As Atlanta United discovered that price tag went up swiftly before Barco’s non-appearance for preseason training forced a breakthrough in talks and eventually an agreement was struck.

Tata Martino’s side will pay Independiente $15 million plus 30 percent of any future transfer before the end of 2019, a fee that smashes the MLS record from when Toronto FC paid $10 million for Michael Bradley in 2013.

The 18-year-old may not have signed his proposed five-deal with Atlanta United but Independiente have already said their goodbyes, writing on their Twitter account: “You arrived as a kid. You grew in the youth team and you leave as a champion. Everything ends, glory is eternal. Thank you and success, Ezequiel!”


Atlanta United successfully signing one of the brightest prospects in world football from Argentina represents a major change of route for young players and if successful could change the market completely.

The money on offer in the United States is able to tempt players away and as Atlanta United have now proved it’s also able to compete with Europe for transfer fees, making cash-strapped Argentinian clubs even more vulnerable. MLS clubs can provide far greater salaries, an improving level of football and in the case of a young player like Barco, do so without closing the door on European football.

Independiente were reluctant to sell, particularly after Barco’s inspirational display to help the club lift the Copa Sudamericana but manager Ariel Holan admitted, “It hurts, but Independiente need to sell two or three players.”

The reason that hurt became all the more apparent was after Barco tormented Flamengo and cooly slotted in the decisive penalty in the famous Maracaná to hand El Rojo a first major title since 2010. 

That performance proved to be Barco’s crowning moment and whether it was Atlanta United or a higher-bidding European club, as Independiente had hoped, it was always likely to be the youngster’s last for the club.
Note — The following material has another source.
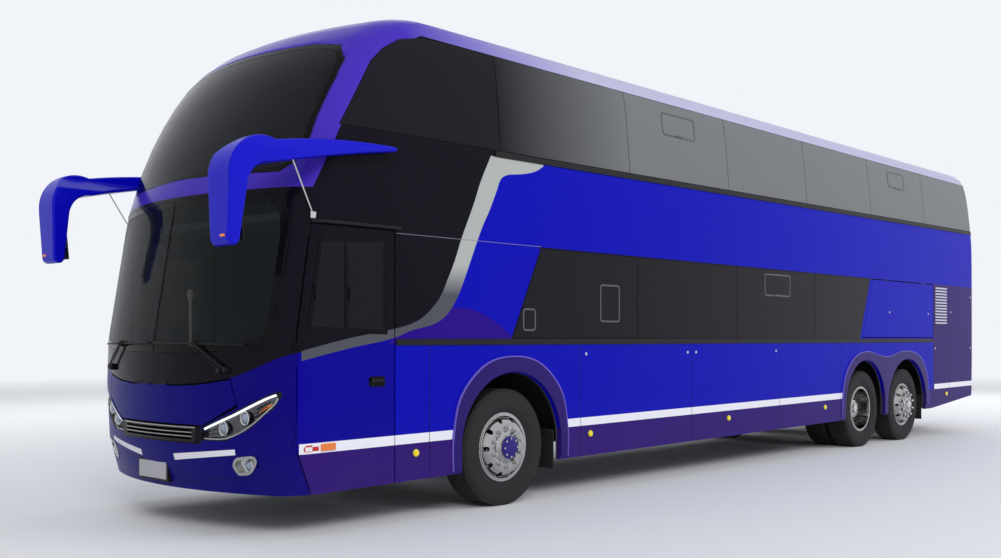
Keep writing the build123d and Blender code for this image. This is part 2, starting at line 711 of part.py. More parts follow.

Since being handed his debut by Gabriel Milito in August last year the pint-sized playmaker has been dazzling the locals at the Estadio Libertadores de América with his quick feet, love of a nutmeg and incisive passing.

But it could have easily have been so different after a young Barco travelled to Buenos Aires from his home close to Rosario for trials with a number of different clubs and it was only after Boca Juniors, River Plate and a host of others told the boy he was too small that Independiente took a chance.

Barco’s potential was swiftly identified and in no time Gabriel Milito had him training with the senior squad. Despite being rushed into action the 17-year-old’s impact was immediate and within the last year has gone from hugely promising academy talent to instrumental member of the starting eleven.

There is no doubting that at times Barco lacks composure and end product, certainly in front of goal. He can also be guilty of trying too much, always looking for a killer pass or to beat two or three defenders but this has only been exacerbated by the demands of the team and at times, El Rojo looking to the teenager for inspiration.

Not one to shy away from this responsibility, Barco seems impervious to pressure and scored twice from the spot against Flamengo despite his miss against Lanús costing Independiente a place in the Copa Libertadores at the end of the earlier season.

Barco’s star had shone too brightly and a move was inevitable and while Atlanta might be a surprise destination, it could be the final piece in Tata’s jigsaw to go even further. The club have already signed Darlington Nagbe and Greg Garza in addition to youngsters Franco Escobar and José Hernández and after their impressive 2017, the Five Stripes will be among the favourites.

If Barco could prove to be the catalyst to Atalanta United lifting the title, it would be a huge success for all parties. A championship and a profit for the MLS club, further experience and a European move for Barco and even more money for Independiente.


That’s the dream and if it is fulfilled, expect plenty more MLS clubs to start looking for the next Barco.